At most, there was violation of the prompt presentment rule which is clearly not constitutionally based.

        The right of prompt presentment is derived from W.Va. Code § 62-1-5(a)(1) (1997) which provides that:
        An officer making an arrest under a warrant issued upon a complaint, or any person making an arrest without a warrant for an offense committed in his presence or as otherwise authorized by law, shall take the arrested person without unnecessary delay before a magistrate of the county where the arrest is made.

Also, Rule 5(a) of the West Virginia Rules of Criminal Procedure mandates that “[a]n officer making an arrest under a warrant issued upon a complaint or any person making an arrest without a warrant shall take the arrested person without unnecessary delay before a magistrate within the county where the arrest is made.” “Both § 62-1-5 and Rule 5(a) are analogues of Federal Rule of Criminal Procedure 5(a) [and] . . . [t]he Supreme Court has made clear that neither Federal Rule 5(a) nor the exclusionary rules underpinning it are constitutionally required.” Rogers v. Albert, 208 W.Va. 473, 477, 541 S.E.2d 563, 567 (2000), citing Gallegos v. Nebraska, 342 U.S. 55. 72 S.Ct. 141, 96 L.Ed. 86 (1951). Consequently, “the right to prompt presentment is not constitutionally guaranteed outside the context of a warrantless arrest, but rather exists as a statutory and procedural right.” Rogers, 208 W.Va. at 477, 541 S.E.2d at 567.

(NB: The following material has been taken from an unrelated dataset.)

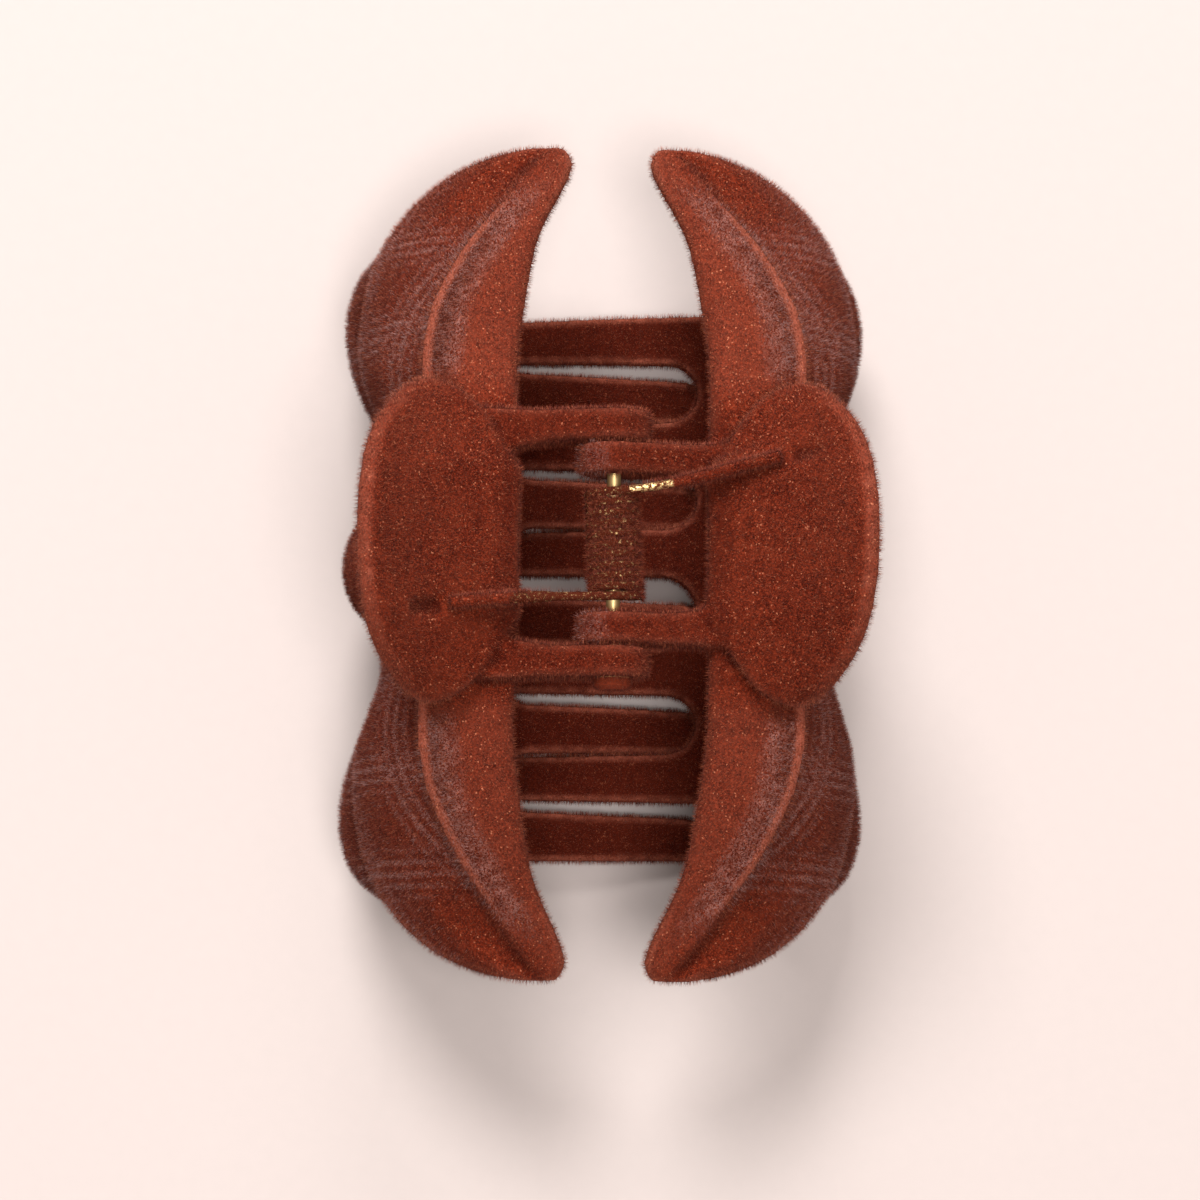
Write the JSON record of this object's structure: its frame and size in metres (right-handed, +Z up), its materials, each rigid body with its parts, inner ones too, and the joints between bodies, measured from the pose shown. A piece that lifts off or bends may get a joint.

        In light of the above, I can find no basis for extending the fruits of the poisonous tree doctrine to physical evidence derived from a statement that was obtained as a result of a violation of the prompt presentment rule. Simply put, there was no constitutional violation with respect to the statement the defendant gave to the police in this case. Therefore, the majority should not have applied the fruits of the poisonous tree doctrine to a violation of the prompt presentment rule.

        I also believe that the majority has gone too far by excluding evidence obtained during a polygraph examination simply because the defendant was not given the Miranda warnings immediately before the test was administered. Mind you, the defendant had already been given Miranda warnings four times before the polygraph, and his lawyer was present! Apparently, for the majority, this is not good enough. The majority needlessly creates a bright-line rule requiring that Miranda warnings be given immediately before any polygraph examination. In my opinion, a consideration of the totality of the circumstances is all that is necessary to determine whether statements made by a criminal suspect during a polygraph examination were given freely and voluntarily.

        In this case, as stated above, the defendant was given the Miranda warnings at least four times before he took the polygraph. While he was not given the Miranda warnings immediately before the polygraph examination, the record establishes that the defendant was fully aware of his rights and voluntarily agreed to take the test. In that regard, the record shows that the defendant's counsel was present and indicated to the police officer administering the test that it was not necessary to advise the defendant yet again of the Miranda warnings. Given these facts, I find no basis for suppressing the statements the defendant made during the polygraph examination.
    
        The majority opinion needlessly creates additional hurdles for law enforcement officers in their efforts to protect law-abiding citizens from very dangerous criminals. The evidence in this case indicates that the defendant, along with two friends, beat the victim to death while he was lying in bed. There was testimony at trial that the defendant climbed onto the bed, straddled the victim, and punched him at least eight times. The jury properly convicted this violent defendant of first-degree murder without mercy. Now, thanks to the majority opinion, the State has to go back and try the defendant all over again.

        Accordingly, for the reasons set forth above, I respectfully dissent.